> Task objective
Every line below is to be quoted exactly, with nothing added or dropped.

"""

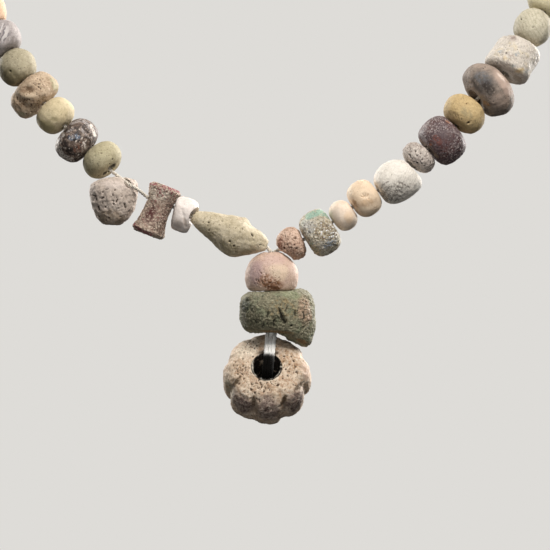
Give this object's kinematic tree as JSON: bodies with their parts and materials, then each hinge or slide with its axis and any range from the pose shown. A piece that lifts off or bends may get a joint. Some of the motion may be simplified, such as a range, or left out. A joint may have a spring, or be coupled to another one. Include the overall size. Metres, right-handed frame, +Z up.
{
  "type": "bead necklace",
  "caption": "Necklace of mixed old beads in faience, glass, clay and stone on one string, with a pendant of three beads ending in a melon-shaped ring.",
  "frame": {"origin": "middle of the neck opening, level with the nape, where the neck sits when the necklace is worn", "axes": "+Z up, the wearer faces -Y, +X to the wearer's left, which is right in the picture"},
  "size_m": [0.1288, 0.1458, 0.1406],
  "materials": {
    "left_11_peach": "satin",
    "left_10_striated": "satin",
    "left_9_olive": "matte",
    "left_8_melon": "matte, porous",
    "left_7_cream": "satin",
    "left_6_mosaic": "glossy, weathered",
    "left_5_round": "matte, porous",
    "left_4_pierced_lump": "satin, pitted",
    "left_3_spool": "matte, speckled",
    "left_2_collar": "satin",
    "left_1_spindle": "satin, pitted",
    "right_1_porous": "matte, porous",
    "right_2_crusted": "rough crust, iridescent in places",
    "right_3_bicone": "satin",
    "right_4_peach": "satin",
    "right_5_barrel": "satin",
    "right_6_grey": "matte, porous",
    "right_7_purple": "satin, speckled",
    "right_8_ochre": "matte, pitted",
    "right_9_pebble": "matte, pitted",
    "right_10_mottled": "matte, mottled",
    "right_11_pale": "matte, scratched",
    "right_12_yellow": "matte",
    "pendant_1_pink": "satin",
    "pendant_2_green": "satin, pitted",
    "pendant_3_melon_ring": "matte, pitted",
    "string": "twisted cotton",
    "pendant_strands": "twisted cotton",
    "plain_beads": "matte"
  },
  "bodies": {
    "string": {"left_11_peach": "left_11_peach", "left_10_striated": "left_10_striated", "left_9_olive": "left_9_olive", "left_8_melon": "left_8_melon", "left_7_cream": "left_7_cream", "left_6_mosaic": "left_6_mosaic", "left_5_round": "left_5_round", "left_4_pierced_lump": "left_4_pierced_lump", "left_3_spool": "left_3_spool", "left_2_collar": "left_2_collar", "left_1_spindle": "left_1_spindle", "right_1_porous": "right_1_porous", "right_2_crusted": "right_2_crusted", "right_3_bicone": "right_3_bicone", "right_4_peach": "right_4_peach", "right_5_barrel": "right_5_barrel", "right_6_grey": "right_6_grey", "right_7_purple": "right_7_purple", "right_8_ochre": "right_8_ochre", "right_9_pebble": "right_9_pebble", "right_10_mottled": "right_10_mottled", "right_11_pale": "right_11_pale", "right_12_yellow": "right_12_yellow", "main_thread": "string", "nape_knot": "string", "left_back_string": "plain_beads", "right_back_string": "plain_beads"},
    "pendant": {"pendant_1_pink": "pendant_1_pink", "pendant_2_green": "pendant_2_green", "pendant_3_melon_ring": "pendant_3_melon_ring", "pendant_thread": "pendant_strands"}
  },
  "joints": [
    {"name": "pendant_swing", "type": "hinge", "parent": "string", "child": "pendant", "pos_m": [0.0001, -0.06749, -0.1014], "axis": [1, 0, 0], "range_deg": [-12, 12]}
  ]
}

"""

> Response
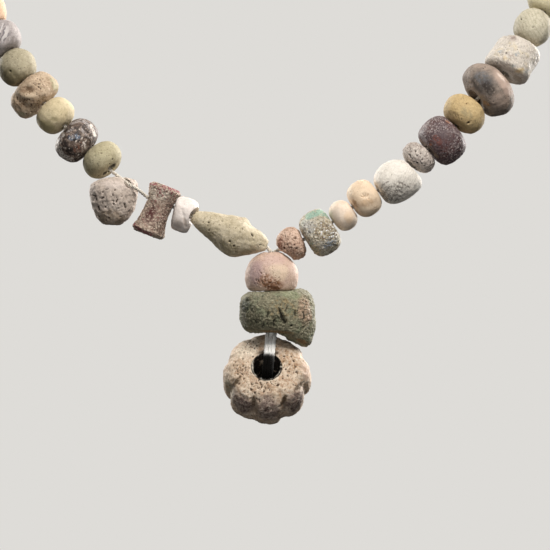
Give this object's kinematic tree as JSON: bodies with their parts and materials, then each hinge or slide with its axis and any range from the pose shown. A piece that lifts off or bends may get a joint. Some of the motion may be simplified, such as a range, or left out. A joint may have a spring, or be coupled to another one. Include the overall size. Metres, right-handed frame, +Z up.
{
  "type": "bead necklace",
  "caption": "Necklace of mixed old beads in faience, glass, clay and stone on one string, with a pendant of three beads ending in a melon-shaped ring.",
  "frame": {"origin": "middle of the neck opening, level with the nape, where the neck sits when the necklace is worn", "axes": "+Z up, the wearer faces -Y, +X to the wearer's left, which is right in the picture"},
  "size_m": [0.1288, 0.1458, 0.1406],
  "materials": {
    "left_11_peach": "satin",
    "left_10_striated": "satin",
    "left_9_olive": "matte",
    "left_8_melon": "matte, porous",
    "left_7_cream": "satin",
    "left_6_mosaic": "glossy, weathered",
    "left_5_round": "matte, porous",
    "left_4_pierced_lump": "satin, pitted",
    "left_3_spool": "matte, speckled",
    "left_2_collar": "satin",
    "left_1_spindle": "satin, pitted",
    "right_1_porous": "matte, porous",
    "right_2_crusted": "rough crust, iridescent in places",
    "right_3_bicone": "satin",
    "right_4_peach": "satin",
    "right_5_barrel": "satin",
    "right_6_grey": "matte, porous",
    "right_7_purple": "satin, speckled",
    "right_8_ochre": "matte, pitted",
    "right_9_pebble": "matte, pitted",
    "right_10_mottled": "matte, mottled",
    "right_11_pale": "matte, scratched",
    "right_12_yellow": "matte",
    "pendant_1_pink": "satin",
    "pendant_2_green": "satin, pitted",
    "pendant_3_melon_ring": "matte, pitted",
    "string": "twisted cotton",
    "pendant_strands": "twisted cotton",
    "plain_beads": "matte"
  },
  "bodies": {
    "string": {"left_11_peach": "left_11_peach", "left_10_striated": "left_10_striated", "left_9_olive": "left_9_olive", "left_8_melon": "left_8_melon", "left_7_cream": "left_7_cream", "left_6_mosaic": "left_6_mosaic", "left_5_round": "left_5_round", "left_4_pierced_lump": "left_4_pierced_lump", "left_3_spool": "left_3_spool", "left_2_collar": "left_2_collar", "left_1_spindle": "left_1_spindle", "right_1_porous": "right_1_porous", "right_2_crusted": "right_2_crusted", "right_3_bicone": "right_3_bicone", "right_4_peach": "right_4_peach", "right_5_barrel": "right_5_barrel", "right_6_grey": "right_6_grey", "right_7_purple": "right_7_purple", "right_8_ochre": "right_8_ochre", "right_9_pebble": "right_9_pebble", "right_10_mottled": "right_10_mottled", "right_11_pale": "right_11_pale", "right_12_yellow": "right_12_yellow", "main_thread": "string", "nape_knot": "string", "left_back_string": "plain_beads", "right_back_string": "plain_beads"},
    "pendant": {"pendant_1_pink": "pendant_1_pink", "pendant_2_green": "pendant_2_green", "pendant_3_melon_ring": "pendant_3_melon_ring", "pendant_thread": "pendant_strands"}
  },
  "joints": [
    {"name": "pendant_swing", "type": "hinge", "parent": "string", "child": "pendant", "pos_m": [0.0001, -0.06749, -0.1014], "axis": [1, 0, 0], "range_deg": [-12, 12]}
  ]
}